You haven't seen the last of Jessie, I'm sure of it, but I will miss being so deep inside her head that I can hear her carrying out conversations with other characters. I am completely connected to my characters when I write about them - I laugh when they do and cry, as well.

Q: Were there always going to be three books in the series? Is there an opening for more?

A: Initially I thought it would be a four-book series, but when it came down to it, it felt more like three. I'm happy to leave Jessie where she is for now, but if inspiration strikes and I want to pick up with her - or even one of her friends, like Lottie, who intrigues me - then I may do that at some point in the future.

I just really want to write my fantasy novel now. It's been playing out in my mind for so many years that I'm out of patience - I have to get it out of my head and onto paper, hopefully for you all to enjoy at some point.

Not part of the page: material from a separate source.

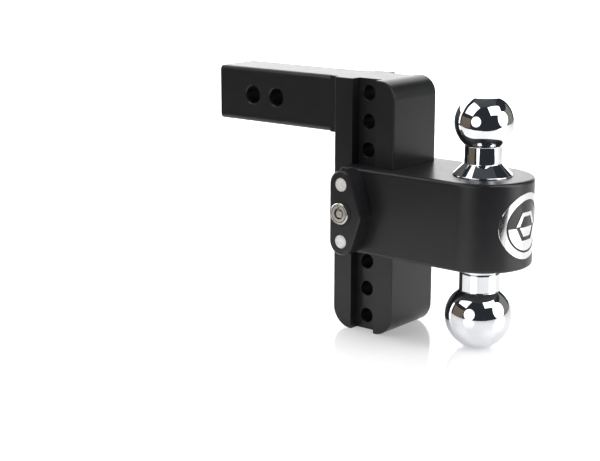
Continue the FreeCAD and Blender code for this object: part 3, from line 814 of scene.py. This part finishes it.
class HITCH_OT_stage(bpy.types.Operator):
    """Lays the white table and sweep, and sets the softboxes, the room and the camera"""

    bl_idname = "hitch.stage"
    bl_label = "Stage"

    def execute(self, context):
        studio = context.scene.hitch_studio
        scene = context.scene
        a, e = studio.azimuth, studio.elevation
        back = Vector((math.sin(a) * math.cos(e), -math.cos(a) * math.cos(e), math.sin(e)))
        looked = Vector(studio.looked_at)
        camera = bpy.data.objects.new("camera", bpy.data.cameras.new("camera"))
        scene.collection.objects.link(camera)
        camera.data.lens = studio.lens
        camera.data.sensor_width = SENSOR_WIDTH
        camera.location = looked + back * studio.distance
        camera.rotation_mode = "QUATERNION"
        camera.rotation_quaternion = back.to_track_quat("Z", "Y")
        scene.camera = camera
        scene.view_settings.view_transform = "Standard"

        floor_z = CAD_BOX[0].z
        ahead = Vector((math.sin(a), -math.cos(a), 0))
        side = Vector((math.cos(a), math.sin(a), 0))
        ball = mount_place("upper_coupler_ball")
        foot = Vector((ball.x, ball.y, floor_z))

        def at(across, forward, height=0.0):
            return foot + side * across + ahead * forward + Vector((0, 0, height))

        table_white = glowing(
            "table_white", WHITE, studio.table_glow, linear(studio.table), TABLE_ROUGHNESS)
        # the table's bowed front edge shows in the balls
        outline = [at(*place) for place in TABLE_OUTLINE]
        sheet_object("table", outline, [tuple(range(len(outline)))], table_white)
        # beyond the table the same white runs on, seen only by the camera
        outer = [foot + (p - at(*FLOOR_MIDDLE)).normalized() * FLOOR_REACH for p in outline]
        count = len(outline)
        quads = [(i, (i + 1) % count, count + (i + 1) % count, count + i) for i in range(count)]
        far_white = glowing("far_white", WHITE, 1.0, BLACK)
        only_for_camera(sheet_object("floor_beyond", outline + outer, quads, far_white))
        # the white sweep behind the hitch, which the chrome and the coat reflect
        wall = [at(x, y) for x, y, tall in SWEEP_UPRIGHTS]
        wall += [at(x, y, tall) for x, y, tall in SWEEP_UPRIGHTS]
        count = len(SWEEP_UPRIGHTS)
        quads = [(i, i + 1, count + i + 1, count + i) for i in range(count - 1)]
        sheet_object("sweep", wall, quads, glowing("sweep_white", WHITE, studio.sweep_glow))
        # the white horizon all round, seen only by the camera
        steps, radius = HORIZON_STEPS, HORIZON_RADIUS
        circle = [2 * math.pi * i / steps for i in range(steps)]
        low = [foot + Vector((math.cos(t) * radius, math.sin(t) * radius, -HORIZON_DROP))
               for t in circle]
        high = [p + Vector((0, 0, HORIZON_HEIGHT)) for p in low]
        quads = [(i, (i + 1) % steps, steps + (i + 1) % steps, steps + i) for i in range(steps)]
        only_for_camera(sheet_object("horizon", low + high, quads, far_white))
        # two dim boards that the chrome shows at its sides
        count = BOARD_PANES + 1
        for name, colour, start, end, away, rise in BOARDS:
            angles = [math.radians(start + (end - start) * i / BOARD_PANES) for i in range(count)]
            feet = [ball + Vector((math.sin(t), -math.cos(t), 0)) * away for t in angles]
            points = [p - Vector((0, 0, BOARD_DROP)) for p in feet]
            points += [p + Vector((0, 0, rise)) for p in feet]
            quads = [(i, i + 1, count + i + 1, count + i) for i in range(BOARD_PANES)]
            dim = glowing(name, linear(colour), 1.0, BLACK)
            only_reflected(sheet_object(name, points, quads, dim))
        ceiling = [at(*place) for place in CEILING_CORNERS]
        grey = glowing("grey_ceiling", linear("#484c4f"), 1.0, BLACK)
        only_reflected(sheet_object("ceiling", ceiling, [(0, 1, 2, 3)], grey))

        for name, strength, towards, away, size, shape, roll in SOFTBOXES:
            softbox(name, ball, towards, away, size, getattr(studio, strength), shape, roll)
        overhead = softbox("overhead", foot, OVERHEAD_DIRECTION, OVERHEAD_DISTANCE, OVERHEAD_SIZE,
                           studio.top_light)
        overhead.visible_glossy = False
        world = bpy.data.worlds.new("dark_room")
        world.use_nodes = True
        world.node_tree.nodes["Background"].inputs["Color"].default_value = linear(studio.room)
        world.node_tree.nodes["Background"].inputs["Strength"].default_value = 1.0
        scene.world = world
        return {"FINISHED"}


class HITCH_PT_panel(bpy.types.Panel):
    """Lists the hitch's sizes, finishes and pieces"""

    bl_idname = "HITCH_PT_panel"
    bl_label = "Trailer hitch"
    bl_space_type = "VIEW_3D"
    bl_region_type = "UI"
    bl_category = "Hitch"

    def draw(self, context):
        scene = context.scene
        for group in (scene.hitch_sizes, scene.hitch_finish, scene.hitch_studio):
            box = self.layout.box()
            for key in group.bl_rna.properties.keys():
                if key not in ("rna_type", "name"):
                    box.prop(group, key)
        for operator in OPERATORS:
            self.layout.operator(operator.bl_idname)


GROUPS = (HitchSizes, HitchFinish, HitchStudio)
OPERATORS = (HITCH_OT_coated, HITCH_OT_balls, HITCH_OT_pins, HITCH_OT_badge, HITCH_OT_lock,
             HITCH_OT_stage)


def register():
    for cls in (*GROUPS, *OPERATORS, HITCH_PT_panel):
        bpy.utils.register_class(cls)
    bpy.types.Scene.hitch_sizes = PointerProperty(type=HitchSizes)
    bpy.types.Scene.hitch_finish = PointerProperty(type=HitchFinish)
    bpy.types.Scene.hitch_studio = PointerProperty(type=HitchStudio)


def unregister():
    del bpy.types.Scene.hitch_studio
    del bpy.types.Scene.hitch_finish
    del bpy.types.Scene.hitch_sizes
    for cls in (HITCH_PT_panel, *reversed(OPERATORS), *reversed(GROUPS)):
        bpy.utils.unregister_class(cls)


def main():
    register()
    for operator in OPERATORS:
        group, name = operator.bl_idname.split(".")
        getattr(getattr(bpy.ops, group), name)()


if __name__ == "__main__":
    main()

Q: Where do you write and what is your writing schedule like?

A: I write in a little office at the top of our house, overlooking the fields. It gets really hot in the summer so I'm never that productive then! Autumn is my best time to write - I tend to fly through books. I work when my kids are at school, and usually cram in all the housework then, as well.

School holidays are my holidays, too. I almost never write when the little monkeys are around. There's too much chaos to really get inside my characters' heads!

Q: What's your favourite escape from writing?

A: Just being with my family, being a mum. It's the best job in the world - even better than writing, and that's saying something.

Obviously I also like me-time (I'm not a total saint!) so a few drinks with mates at a cool bar, or going to the movies and escaping into somebody else's imagination while eating a big bucket of popcorn... Pretty much perfect.